Wednesday, September 2, 2020

Delayed Reaction: Hard Eight

Premise: A professional gambler takes a young man under his wing.

 

I'm not sure if I'm a Paul Thomas Anderson fan. I've now seen all of his narrative feature films*. I've even seen a few of them multiple times. I respect that he's one of those filmmakers who almost demands a second viewing of any of his movies (once to watch the movie you think it will be, then again to appreciate the movie it actually is). I think I only outright love one of his movies: Punch-Drunk Love. Others, like Boogie Nights and There Will Be Blood are very watchable. And I do want to revisit Inherent Vice and Phantom Thread, because I think ‘like’ could turn into ‘love’ in time. PTA isn't someone I get excited for though the way I do with the Coen Brothers, Chris Nolan, or Spielberg. I think I just like that there's someone out there making Paul Thomas Anderson movies. No one else makes films quite like his. 

 

*He has dozens of shorts, music videos, and a documentary (Junun) that I'm not tracking down.

 

Hard Eight is his debut film, from all the way back in 1996. That small window in time where Philip Baker Hall could be the lead of a movie, John C. Reilly and Gwyneth Paltrow were still young guns, Samuel L. Jackson would actually play a character and not a version of himself, and Philip Seymour Hoffman could do a single scene as an unnamed craps player. It was a simpler time. It's remarkable seeing the cast the PTA could assemble even this early in his career. I like when a filmmaker has "his guys" who he keeps coming back to. It's fun seeing those early films with Reilly or tracking Hoffman's rise from unnamed character in 1996 to Oscar nominee in 2012 (The Master).

 

This really feels like PTA's first movie.

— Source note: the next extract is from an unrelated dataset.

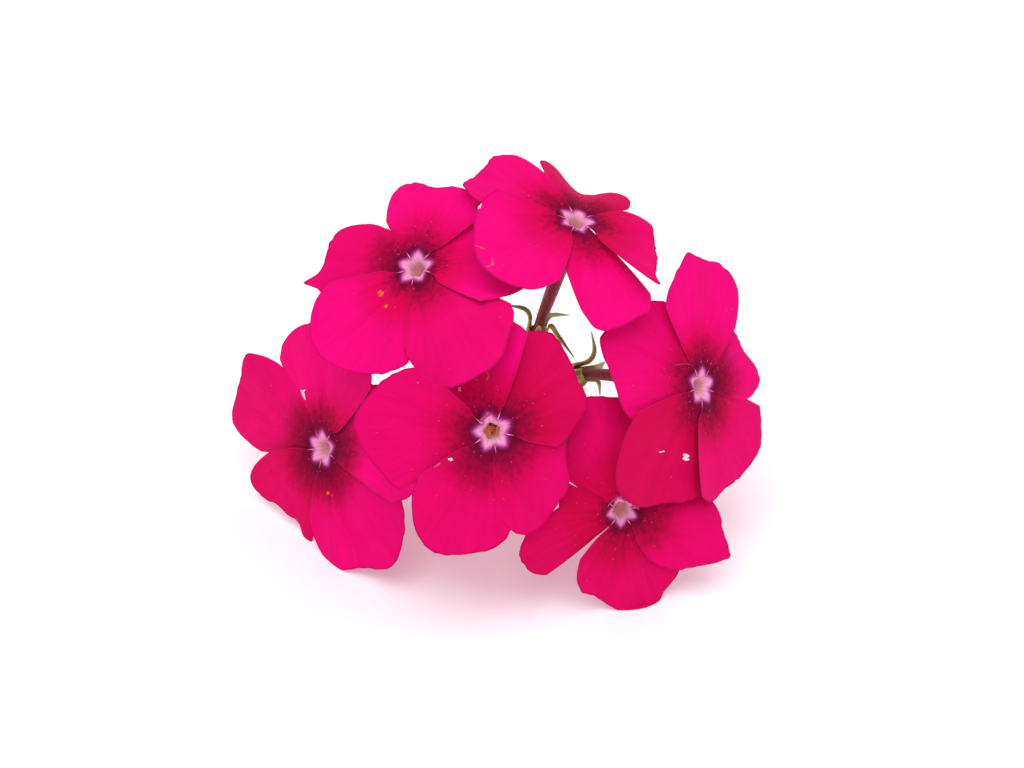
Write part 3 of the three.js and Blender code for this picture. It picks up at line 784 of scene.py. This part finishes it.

It's shorter than virtually all of his other movies: by a lot in some cases. The scope is pretty limited. The cinematography isn't fancy the way his later films became. Everything at about 5% more worn than they would be later on. Like, instead of having a costuming department with dozens of choices, the clothes feel more "pulled out of a closet". I don't mean any of this as a bad thing necessarily. It's just stuff you notice in early films for anyone. It's part of the appeal: seeing what they do when they still have limitations (budgetary, creative, casting).

 

I preferred the first half of the movie to the second. I liked living in Philip Baker Hall's life in Las Vegas; trying to understand his code and his motivations. He doesn't like much in life, but he does seem to find purpose in helping these broken people like Reilly and Paltrow. As soon as he gets the call about the botched hostage attempt, I lost interest. It felt like plot was invading this world that I liked. Like someone finally told PTA that the movie has to be about something. Just navigating the secret about Hall and Reilly's father would've been enough to keep me going. Samuel L. Jackson was an unnecessary nuisance.

 

For better and worse, this is the one PTA movie I don't need to see twice to appreciate what it's doing. As a debut film, it's a hell of an effort. He's definitely a filmmaker who benefits from the freedom his success gives him later on. Some directors thrive with limitations. PTA pushes up against them noticeably, so the result is a movie that's pretty good, but constantly feels like it wants to explode into something bigger.